» DIRECTIVE
Produce word for word the lines of the data below running from the one that has "Model this object" to the one that has "const holeRadius = 2;", inclusive, and no others.

» RECORD EXCERPTS
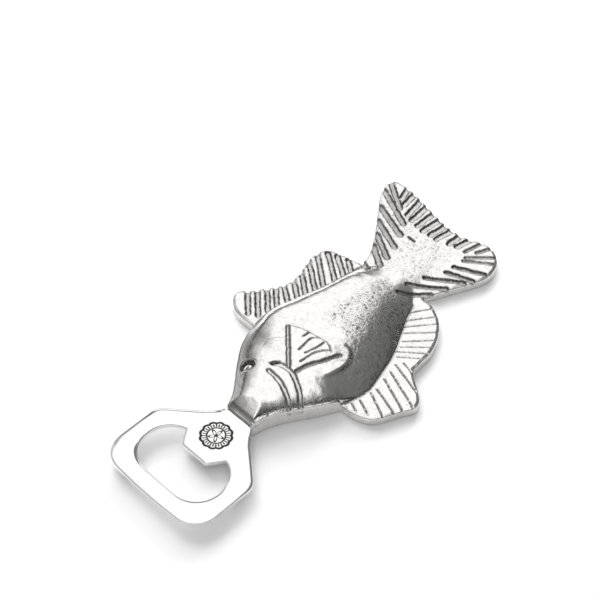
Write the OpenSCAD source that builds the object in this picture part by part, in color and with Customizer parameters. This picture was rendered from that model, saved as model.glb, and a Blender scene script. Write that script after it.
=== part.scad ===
// Souvenir bottle opener: a stamped stainless steel head whose tang is bonded
// and pinned into the mouth of a one-piece cast aluminium fish.
// Millimetres. +X runs from the ring to the tail, +Y is the dorsal side, +Z is up.
// The origin is the centre of the footprint, on the plane of the flat back.

/* [Opener head] */
// Thickness of the stainless plate
plate_t = 2; // [1.6:0.1:2.4]
// Height of the plate's underside above the flat back
plate_z = 3.5; // [3:0.1:4]
// Distance from the rim of the ring to the mouth of the fish
head_reach = 43; // [42:0.5:46]
// Width across the ring
ring_w = 47.5; // [46:0.5:52]
// Width of the rim opposite the tab
rim_w = 7; // [5:0.5:8]
// Width of the cap opening, which has to clear a 32.1 mm crown cap
hole_w = 34.6; // [33.5:0.1:36]
// Length of the cap opening at its two sides
hole_l = 20.5; // [19:0.5:21]
// How far the lifting tab reaches into the opening
tab_reach = 5.5; // [4:0.5:6.5]
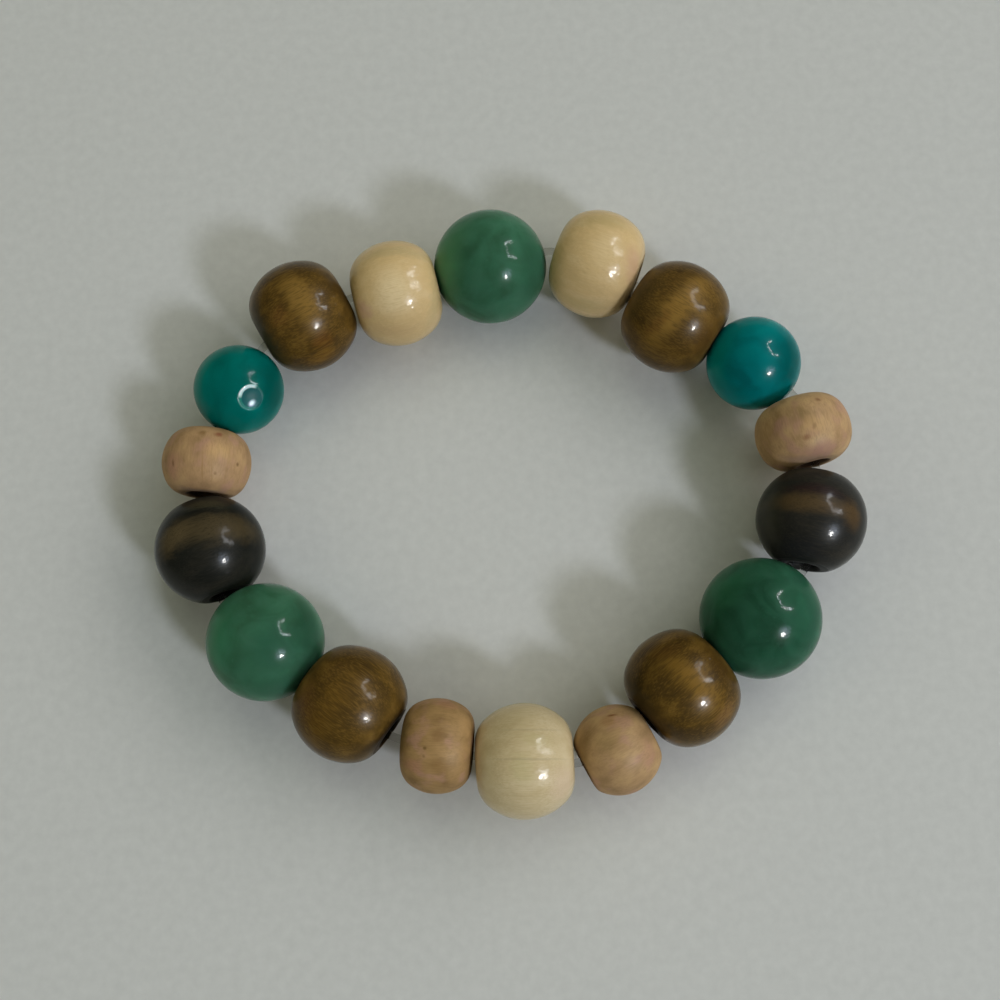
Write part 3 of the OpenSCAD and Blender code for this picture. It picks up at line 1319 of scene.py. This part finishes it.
@dataclass
class Bracelet:
    """The string of beads and its thread.

    Attributes:
        beads: the beads, clockwise from the top.
        thread_node: the frame's node of the thread.
    """

    beads: list[Bead]
    thread_node: str = "elastic_thread"

    def line_up(self) -> None:
        """Point every hole at the next bead, and pull the thread straight through the stones."""
        count = len(self.beads)
        for i, bead in enumerate(self.beads):
            step = self.beads[(i + 1) % count].centre - bead.centre
            if isinstance(bead, WoodBead) and bead.way().dot(step) < 0:
                bead.heading += math.pi
        for i, bead in enumerate(self.beads):
            if isinstance(bead, StoneBead):
                line = self.beads[(i + 1) % count].mouth(Side.BEHIND) - self.beads[i - 1].mouth(Side.AHEAD)
                bead.heading = math.atan2(line.y, line.x)

    def build(self) -> list[bpy.types.Object]:
        """Make all the beads and the thread.

        Returns:
            The pieces.
        """
        self.line_up()
        thread = ElasticThread(self.thread_node, self.beads, CLEAR_ELASTIC)
        return [bead.build() for bead in self.beads] + [thread.build()]


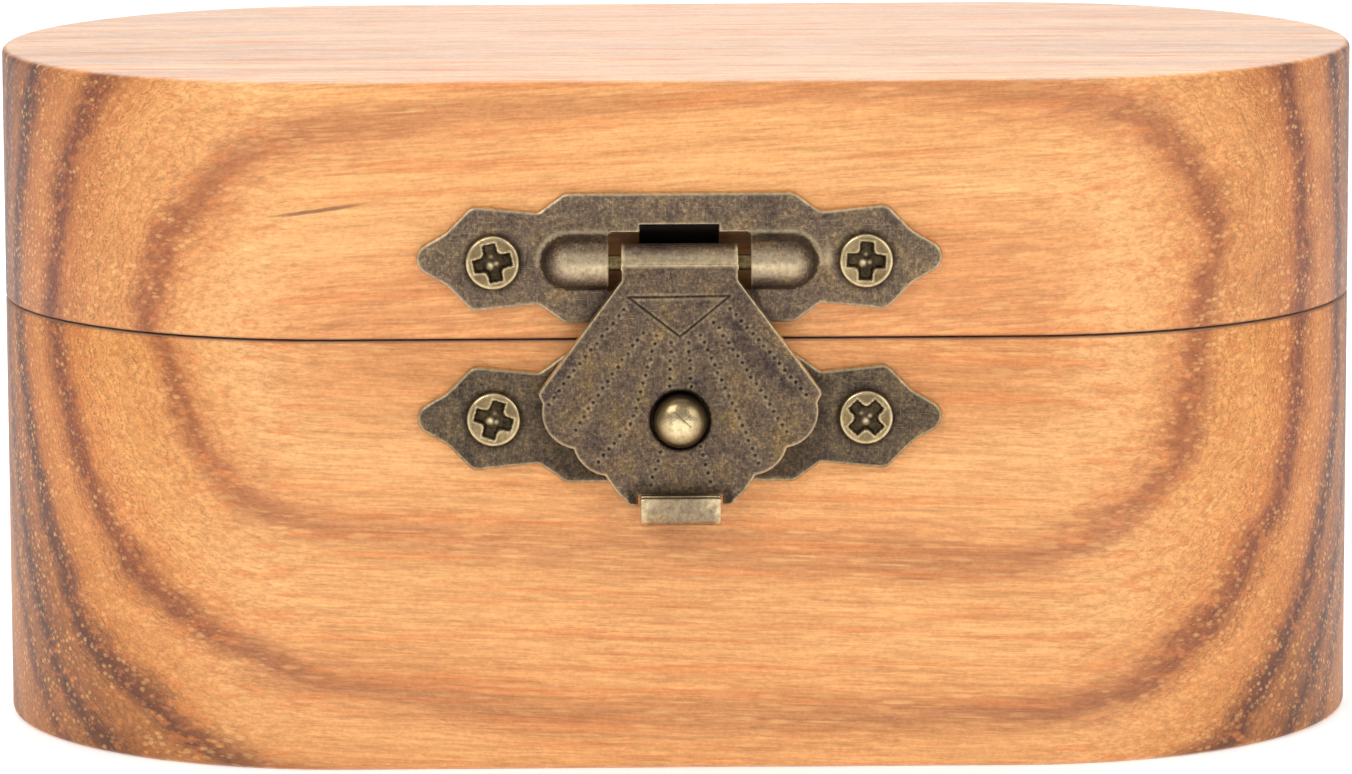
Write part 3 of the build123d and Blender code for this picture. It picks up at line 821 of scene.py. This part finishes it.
lower_outline = plate_outline(lower_plate_z)
lower_holes = [circle(x, lower_screw_z, screw_hole) for x in screw_places]
lower_plate = relief(
    "lower_latch_plate_pressed", lower_outline, lower_holes, front_y,
    lower_height, lower_paints, dark_brass, 0.2,
)
stands_for(lower_plate, "lower_latch_plate", "base")


# Hasp leaf

knuckle_half, shoulder_z = 2.92, 25.1
lip_half, slit, slit_high = 2.0, 0.12, 0.5
leaf_hole, leaf_rim, knuckle_rim = 1.47, 0.15, 0.03
scallops = [(6.87, 18.9), (5.34, 16.62), (3.75, 15.25), (2.5, 13.74)]
bulges = [(6.5, 17.3), (4.9, 15.85), (3.22, 14.45)]
leaf_low = scallops[-1][1]

half_leaf = [((0, hasp_axis_z), 0), ((knuckle_half, hasp_axis_z), 0), ((knuckle_half, shoulder_z), 0.3)]
half_leaf += [((7.12, 19.4), 0.32), (scallops[0], 0), ((0, scallops[0][1]), 0)]
half_leaf = rounded(half_leaf)[1:-1]
for start, bulge, end in zip(scallops, bulges, scallops[1:]):
    half_leaf += arc_through(start, bulge, end, 10)
# The last scallop ends in a small bevel, and a slit runs up beside the finger lip
half_leaf[-1:] = [(2.62, 13.84), (2.5, 13.76), (2.38, leaf_low)]
slit_x, slit_top = lip_half + slit, leaf_low + slit_high
half_leaf += [(slit_x, leaf_low), (slit_x, slit_top), (lip_half, slit_top)]
leaf_outline = [(latch_x + x, z) for x, z in half_leaf] + [(latch_x - x, z) for x, z in reversed(half_leaf)]

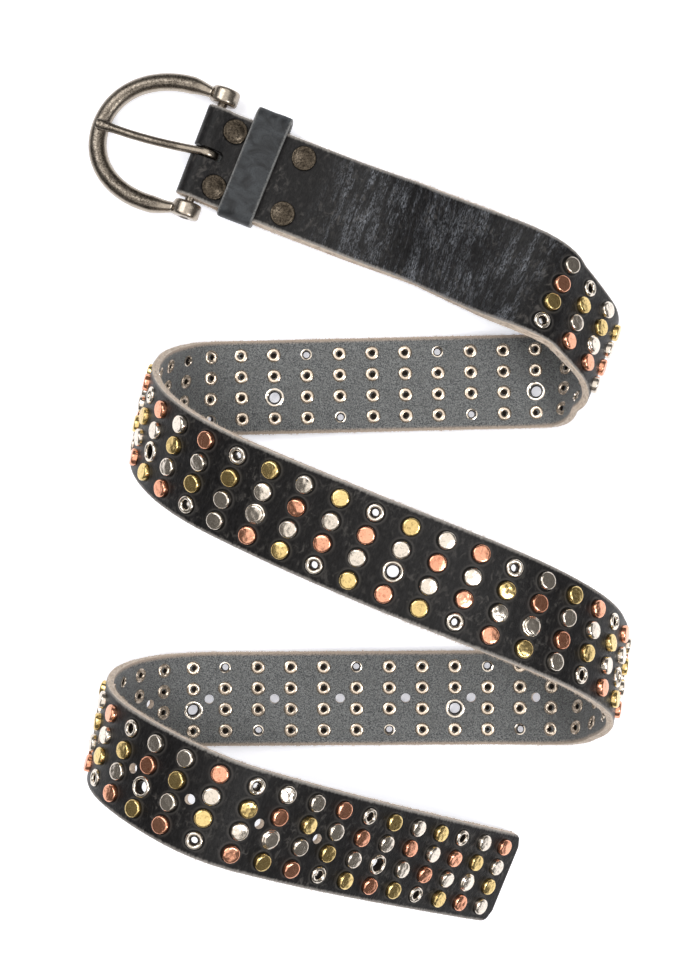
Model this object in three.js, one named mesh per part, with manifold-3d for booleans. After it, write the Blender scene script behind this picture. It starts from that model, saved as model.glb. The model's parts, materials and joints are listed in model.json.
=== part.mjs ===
// A studded leather belt, open and laid down on its side in a loose coil.
// Millimetres, +Z up. The origin is the middle of the underside of the box round the whole belt.
// The strap starts at the buckle, front face up, bends down to the right and runs back to the left
// with its studs on the table, stands up into a tall bend, crosses over, and so on to its tip.

import * as THREE from 'three';
import { mergeVertices } from 'three/addons/utils/BufferGeometryUtils.js';
import Module from 'manifold-3d';

const wasm = await Module();
wasm.setup();

// Leather strap
const strapWidth = 40;
const strapThickness = 3;
const tipMargin = 10;
const tipCorner = 5;
const layGap = 0.3;

// Studs, in columns along the strap and rows across it
const columnCount = 76;
const columnSpacing = 14;
const rowCount = 4;
const rowSpacing = 9;
const studPlate = 9;
const studSides = 6;
const plainStep = 0.75;

// The three sizes of stud: a plain cap, a small eyelet and a large eyelet or rivet
const studShapes = {
  cap: { radius: 3.5, topRadius: 2.3, height: 2.2 },
  eyelet: { radius: 3.3, topRadius: 2.6, height: 2 },
  large: { radius: 4, topRadius: 3.1, height: 2.1 },
};
const largeBore = 2;
const largeRow = 2;

// Punched holes for the prong, on the middle line between two columns
const holeCount = 13;
const firstHoleColumn = 44.5;
const holeStep = 2;
const holeRadius = 2;

// Folded buckle end, measured along the strap from the buckle's pin
const foldClearance = 1;
const foldTaper = 9;
const foldLap = 1;
const underLayerLength = 50;
const layerInset = 0.4;
const slotWidth = 6.6;
const slotReach = 7.8;

// Rivets through the fold
const rivetCapRadius = 5.3;
const rivetCapHeight = 1.6;
const rivetBackRadius = 4.4;
const rivetBackHeight = 1.1;
const rivetShankRadius = 1.6;
const rivetInset = 7.4;
const rivetPairs = [8.4, 40.2];

// Keeper loop
const keeperStart = 14.2;
const keeperWidth = 15.5;
const keeperThickness = 2.5;
const keeperSlack = 4.2;
const keeperHeadroom = 0.6;
const keeperCorner = 4.5;

// Buckle: a horseshoe bow with two eyes, a cross pin and a prong
const barRadius = 3.9;
const bowReach = 46.5;
const bowShoulder = 5.4;
const bowSkew = 3.2;
const bowSides = 10;
const bowSteps = 26;
const neckHeight = 2.6;
const neckWidth = 1.7;
const neckInset = 2;
const eyeRadius = 6.1;
const eyeLength = 7;
const eyeGap = 1.9;
const pinRadius = 2;
const pinProud = 0.4;
const pinClearance = 0.3;
const prongRadius = 1.9;
const prongEyeRadius = 5.8;
const prongRoot = 1;
const prongArch = 0.9;
const prongCrest = 0.6;
const prongDip = 0.2;
const prongSway = 1.4;
const prongOverhang = 2.4;
const prongTipHeight = 1.4;
const prongTipWidth = 2.3;
const restGap = 0.3;

// How the buckle lies: turned in the strap's plane, and dropped to the table, in degrees
const bowSwing = 2;
const bowDrop = 2.7;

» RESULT
Model this object in three.js, one named mesh per part, with manifold-3d for booleans. After it, write the Blender scene script behind this picture. It starts from that model, saved as model.glb. The model's parts, materials and joints are listed in model.json.
=== part.mjs ===
// A studded leather belt, open and laid down on its side in a loose coil.
// Millimetres, +Z up. The origin is the middle of the underside of the box round the whole belt.
// The strap starts at the buckle, front face up, bends down to the right and runs back to the left
// with its studs on the table, stands up into a tall bend, crosses over, and so on to its tip.

import * as THREE from 'three';
import { mergeVertices } from 'three/addons/utils/BufferGeometryUtils.js';
import Module from 'manifold-3d';

const wasm = await Module();
wasm.setup();

// Leather strap
const strapWidth = 40;
const strapThickness = 3;
const tipMargin = 10;
const tipCorner = 5;
const layGap = 0.3;

// Studs, in columns along the strap and rows across it
const columnCount = 76;
const columnSpacing = 14;
const rowCount = 4;
const rowSpacing = 9;
const studPlate = 9;
const studSides = 6;
const plainStep = 0.75;

// The three sizes of stud: a plain cap, a small eyelet and a large eyelet or rivet
const studShapes = {
  cap: { radius: 3.5, topRadius: 2.3, height: 2.2 },
  eyelet: { radius: 3.3, topRadius: 2.6, height: 2 },
  large: { radius: 4, topRadius: 3.1, height: 2.1 },
};
const largeBore = 2;
const largeRow = 2;

// Punched holes for the prong, on the middle line between two columns
const holeCount = 13;
const firstHoleColumn = 44.5;
const holeStep = 2;
const holeRadius = 2;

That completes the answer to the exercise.